Marine Le Pen came close, winning an absolute majority (53.94 percent) in her run for reelection in the northern Pas-de-Calais region. She will still head to a runoff next week, however, because of low turnout: Candidates need the support of at least a quarter of a registered voters to skip the second round, a threshold Le Pen failed to clear. She will face NUPES candidate Marine Tondelier, who took 23.43 percent in the first round.
Perhaps the most notable loser on Sunday was far-right pundit Eric Zemmour, who attracted vast media attention in the presidential race but has so far flopped as a candidate. Zemmour failed to advance to the second round on Sunday in his bid for a seat representing Saint Tropez. Nationally, his Reconquest party won just 4.24 percent of the vote, and did not send a single candidate to the run-offs.
Jean-Michel Blanquer, who until recently served as Macron’s education minister, also faced a stinging defeat, coming in third behind the National Rally’s Thomas Ménagé and NUPES’ Bruno Nottin in his race in central France.
Two current ministers are also in precarious positions: environment minister Amélie de Montchalin and European affairs minister Clément Beaune, who both came in behind NUPES candidates in their races.

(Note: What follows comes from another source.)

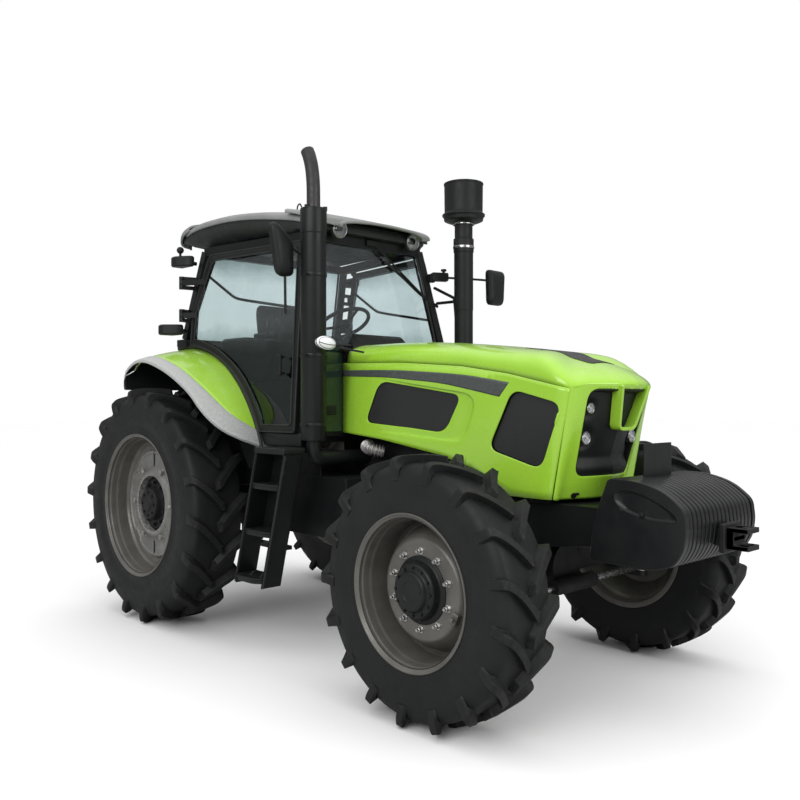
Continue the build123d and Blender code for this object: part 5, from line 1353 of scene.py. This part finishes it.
# tapered arm from the cab's front to the marker, and a flat blade from it over the hood's side
armOutline = filleted([(-0.022, -0.011), (0.022, -0.008), (0.022, 0.008), (-0.022, 0.011)], 0.006, 4)
taper = np.linspace(1.0, 0.65, 20)[:, None, None]
markerArm = carried(smoothLine([(1.500, 0.430, 1.905), (1.580, 0.500, 1.915), (1.665, 0.590, 1.925),
                                (1.700, 0.655, 1.935)], 20), armOutline[None] * taper, (0, 0, 1))
blade = carried(smoothLine([(1.672, 0.668, 1.922), (1.690, 0.604, 1.915), (1.728, 0.536, 1.902),
                            (1.767, 0.482, 1.890)], 20), armOutline[None] * taper * 0.8, (0, 0, 1))
makePiece("markerArms", bothSides(joined(markerArm, blade)), "blackPlastic", crease=40)


# rear lamp: a tapered housing with a lens behind
def rearLampHead(x0, x1, y0, y1, z, deep):
    outline = filleted([(x0, y0 + 0.010), (x0, y1), (x0 + 0.060, y1), (x1, y0 + 0.045), (x1, y0)],
                       [0.008, 0.018, 0.02, 0.035, 0.02], 6)
    shell = prism(outline, z - deep, z + deep, 2, 0.010)
    lens = brick(x0 - 0.007, x0 + 0.004, y0 + 0.016, y1 - 0.012, z - deep + 0.010, z + deep - 0.010, 0.004,
                 0.003)
    return shell, lens


upperShell, upperLens = rearLampHead(0.060, 0.225, 0.770, 0.880, 2.610, 0.038)
lowerShell, lowerLens = rearLampHead(-0.030, 0.120, 0.800, 0.935, 2.115, 0.038)
ballTop = lathe(filleted([(-0.026, 0.0), (-0.022, 0.016), (-0.008, 0.026), (0.008, 0.026), (0.022, 0.016),
                          (0.026, 0.0)], 0.006, 4, False), (0.120, 0.832, 2.695), 2, 24)
lampBars = joined(bar((0.120, 0.832, 2.64), (0.120, 0.832, 2.685), 0.009),
                  bar((0.120, 0.700, 2.61), (0.110, 0.800, 2.61), 0.014),
                  bar((0.030, 0.740, 2.115), (0.060, 0.830, 2.115), 0.014))
makePiece("rearLampShells", bothSides(joined(upperShell, lowerShell, ballTop, lampBars)), "blackPlastic",
          crease=30, hides=["rear_lamps"])
makePiece("rearLampAmber", bothSides(upperLens), "amberLens")
makePiece("rearLampRed", bothSides(lowerLens), "redLens")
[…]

If they don’t win their runoffs next Sunday, they will lose their seats in government.
Other ministers fared better. Prime minister Élisabeth Borne, who had never before run for office, came out roughly 10 points ahead of the NUPES candidate in her bid for a seat in the northern Calvados region. Interior minister Gérald Darmanin also made it comfortably into the second round, as did Damien Abad, minister for Solidarity and the Disabled, who is facing rape accusations. Abad will face NUPES candidate Florence Pisani in the second round.
No sitting minister failed outright to make it into the second round.
On the left, two prominent members of Mélenchon’s France Unbowed party (heading up the NUPES coalition) won their races handily: Adrien Quatennens and François Ruffin.
On the nationalist right, former presidential candidate Nicolas Dupont-Aignan came in first in his race, while Florian Philippot, once a close Le Pen ally, fell far short of the runoff with 4.62 percent.